The complaint alleges that PENAC "is a wholly owned subsidiary of Philips International B.V., which in turn is a wholly-owned subsidiary of Royal Philips Electronics N.V." Compl. ¶ 53. The complaint alleges that Royal Philips Electronics N.V. ("Royal Philips") is a Dutch holding company incorporated in the Netherlands, and that it is a co-conspirator in the alleged price-fixing conspiracy. Id. ¶ 69. The only specific allegations regarding PENAC in the complaint are the following:
During the Conspiracy Period, Nokia purchased LCDs from Royal Philips Electronics N.V. and Philips Electronics North America Corporation themselves or via their subsidiaries. Philips Electronics North America Corporation also manufactured, sold, and/or distributed LCDs to other purchasers through the United States and elsewhere during the Conspiracy Period. [PENAC] participated in the conspiracy through the actions of its officers, employees and representatives acting with actual or apparent authority.Id. ¶ 53. The complaint also alleges that "Philips" has acknowledged receiving a Statement of Objections from the European Commission concerning its alleged participation in a conspiracy in violation of Article 81 of the EC Treaty and Article 53 of the Agreement on the European Economic Area. Id. ¶ 139. According to PENAC, it was Royal Philips, and not PENAC, that received the Statement of Objections. See Cullen Decl. Ex. B.
PENAC contends that these allegations are insufficient to state a claim because there are no allegations of any anticompetitive conduct by PENAC. PENAC contends that the complaint simply asserts, without any factual particulars, that PENAC "participated in the conspiracy," and that the only "facts" in support of that allegation are that PENAC manufactured, sold and distributed LCDs. PENAC argues that under Twombly, allegations of such plainly legal conduct are insufficient to state an antitrust claim against PENAC. PENAC notes that Twombly requires "more than labels and conclusions," and that the complaint must contain "enough factual matter (taken as true) to suggest that an agreement was made." Twombly, 550 U.S. at 555, 556; see also Kendall, 518 F.3d at 1047 (citing Twombly for the proposition that "an allegation of parallel conduct and a bare assertion of conspiracy will not suffice" to plead an antitrust violation). PENAC also notes that it has not been named as a defendant in any of the other actions in this MDL.

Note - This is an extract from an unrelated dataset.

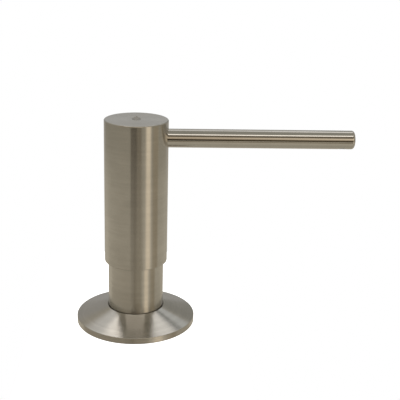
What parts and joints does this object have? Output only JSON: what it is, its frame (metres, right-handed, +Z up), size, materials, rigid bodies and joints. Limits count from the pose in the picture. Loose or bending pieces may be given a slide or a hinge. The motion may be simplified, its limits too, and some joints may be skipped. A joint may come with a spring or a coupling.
{
  "type": "soap pump dispenser",
  "caption": "Deck-mounted soap pump dispenser: round press-down head with a straight side spout on a collar and cone base, threaded shank with clamp nut, pump engine and bottle below.",
  "frame": {"origin": "pump axis at the top of the worktop, in the plane of the base gasket's underside", "axes": "+Z up along the pump axis, +X along the spout at rest, +Y to the back of the spout's left-hand side"},
  "size_m": [0.1221, 0.062, 0.2616],
  "materials": {
    "brushed_nickel": "fine brushed, round the axis",
    "satin_spout": "finely polished along the tube",
    "threaded_brass": "turned, satin",
    "zinc_steel": "zinc-plated, satin",
    "black_rubber": "matt",
    "nut_plastic": "moulded glass-filled nylon, fine grain",
    "core_plastic": "moulded acetal, smooth",
    "pump_plastic": "moulded polypropylene, translucent white",
    "seal_rubber": "smooth",
    "liner_plastic": "extruded polyethylene, clear white",
    "nozzle_plastic": "moulded, smooth",
    "spring_steel": "drawn stainless wire",
    "ball_steel": "polished stainless",
    "bottle_plastic": "blow-moulded polyethylene, natural white, semi-matt"
  },
  "bodies": {
    "base": {"escutcheon": "brushed_nickel", "base_gasket": "black_rubber", "shank": "threaded_brass", "collar": "brushed_nickel"},
    "clamp_washers": {"rubber_washer": "black_rubber", "steel_washer": "zinc_steel"},
    "nut": {"mounting_nut": "nut_plastic"},
    "bottle_washer": {"bottle_seal": "seal_rubber"},
    "bottle": {"bottle": "bottle_plastic"},
    "pump_body": {"pump_closure": "pump_plastic", "closure_gasket": "seal_rubber", "guide_bush": "core_plastic", "pump_cylinder": "pump_plastic", "ball_cage": "core_plastic", "return_spring": "spring_steel", "dip_tube": "liner_plastic"},
    "plunger": {"stem": "core_plastic", "piston": "pump_plastic", "piston_seal": "liner_plastic"},
    "head": {"head_shell": "brushed_nickel", "head_insert": "core_plastic", "stem_o_ring": "seal_rubber", "spout_tube": "satin_spout", "spout_liner": "liner_plastic", "liner_seal": "seal_rubber", "outlet_elbow": "nozzle_plastic", "outlet_nozzle": "nozzle_plastic"},
    "inlet_ball": {"inlet_ball": "ball_steel"},
    "outlet_ball": {"outlet_ball": "ball_steel"}
  },
  "joints": [
    {"name": "nut_travel", "type": "slide", "parent": "base", "child": "clamp_washers", "axis": [0, 0, 1], "range_m": [-0.01351, 0.01651]},
    {"name": "nut_spin", "type": "hinge", "parent": "clamp_washers", "child": "nut", "pos_m": [0, 0, -0.0275], "axis": [0, 0, 1], "range_deg": [-3240, 3960]},
    {"name": "bottle_lower", "type": "slide", "parent": "base", "child": "bottle_washer", "axis": [0, 0, -1], "range_m": [0, 0.01351]},
    {"name": "bottle_spin", "type": "hinge", "parent": "bottle_washer", "child": "bottle", "pos_m": [0, 0, -0.06], "axis": [0, 0, -1], "range_deg": [0, 3240]},
    {"name": "refill_lift", "type": "slide", "parent": "base", "child": "pump_body", "axis": [0, 0, 1], "range_m": [0, 0.026]},
    {"name": "pump_press", "type": "slide", "parent": "pump_body", "child": "plunger", "axis": [0, 0, -1], "range_m": [0, 0.012], "stiffness_N_per_m": 600, "springref_m": -0.008, "deforming": ["return_spring"]},
    {"name": "spout_swivel", "type": "hinge", "parent": "plunger", "child": "head", "pos_m": [0, 0, 0.0715], "axis": [0, 0, 1], "continuous": true},
    {"name": "inlet_ball_lift", "type": "slide", "parent": "pump_body", "child": "inlet_ball", "axis": [0, 0, 1], "range_m": [0, 0.0018]},
    {"name": "outlet_ball_lift", "type": "slide", "parent": "plunger", "child": "outlet_ball", "axis": [0, 0, 1], "range_m": [0, 0.001]}
  ],
  "couplings": [
    {"joint": "nut_travel", "follows": "nut_spin", "m_per_rad": 0.00023873},
    {"joint": "bottle_lower", "follows": "bottle_spin", "m_per_rad": 0.00023873}
  ]
}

Plaintiffs contend that they have stated a claim against PENAC because the complaint alleges that (1) PENAC, along with Royal Philips and Royal Philips' joint venture LG Display, entered into an agreement with the other defendants to fix prices of LCDs; (2) PENAC "participated in the conspiracy through the actions of its officers, employees, and representatives acting with actual or apparent authority" and "implemented and policed the[] illegitimate agreements to fix prices and limit output for LCDs through numerous meetings," Compl. ¶¶ 53, 82; (3) PENAC acted as U.S. sales agent for Royal Philips; (4) Royal Philips has admitted receiving a Statement of Objections from the EC and held, during the conspiracy period, a controlling interest in its joint venture LG Display; and (5) LG Display has pled guilty to participating in the LCD price-fixing conspiracy.
The Court agrees with PENAC that the complaint falls short of alleging PENAC's role in the alleged conspiracy. Plaintiffs assert that paragraphs 3, 4, 5, 10, 50, 52, 53, 68, 69, 82, 87, 88, 105 and 142 support their allegations regarding PENAC's involvement in the conspiracy. However, only paragraph 53, quoted above, mentions PENAC; all of the other cited paragraphs contain allegations about other defendants, Royal Philips, and/or "defendants." Thus, the only specific allegations in the complaint regarding PENAC simply allege PENAC's corporate status, that Nokia purchased LCDs from PENAC or via PENAC's subsidiaries, that PENAC "manufactured, sold, and/or distributed LCDs to other purchasers through the United States and elsewhere," and that PENAC "participated in the conspiracy through the actions of its officers, employees, and representatives acting with actual or apparent authority." Id. ¶ 53. There is nothing in paragraph 53 or elsewhere alleging how PENAC participated in the conspiracy. Similarly, allegations and assertions about Royal Philips and LG Display are insufficient to state a claim against PENAC unless the complaint alleges a specific connection between PENAC and the alleged conspiracy. While the complaint need not include elaborate detail about PENAC's role, the complaint "must allege that each individual defendant joined the conspiracy and played some role in it because, at the heart of an antitrust conspiracy is an agreement and a conscious decision by each defendant to join it." In re Elec. Carbon Prods. Antitrust Litig., 333 F. Supp. 2d 303, 311-12 (D.N.J. 2004). Contrary to PENAC's assertions, the Court did not hold otherwise in the MDL class cases, and held in those cases that while detailed defendant by defendant pleading was not required by Twombly, an antitrust plaintiff must specifically plead how each individual defendant joined the alleged price-fixing conspiracy.
PENAC notes that plaintiffs' opposition includes assertions about other entities, such as Philips Mobile Display Systems (PMDS) that do not appear in the complaint.
Accordingly, the Court GRANTS PENAC's motion to dismiss and GRANTS plaintiffs leave to amend.
CONCLUSION
For the foregoing reasons, the Court hereby GRANTS defendants' motions to dismiss and GRANTS plaintiffs leave to amend the complaint. (Docket No. 15 in C 09-5840 SI, and Docket Nos. 1687 and 1695 in M 07-1827 SI). The amended complaint shall be filed no later than July 23, 2010.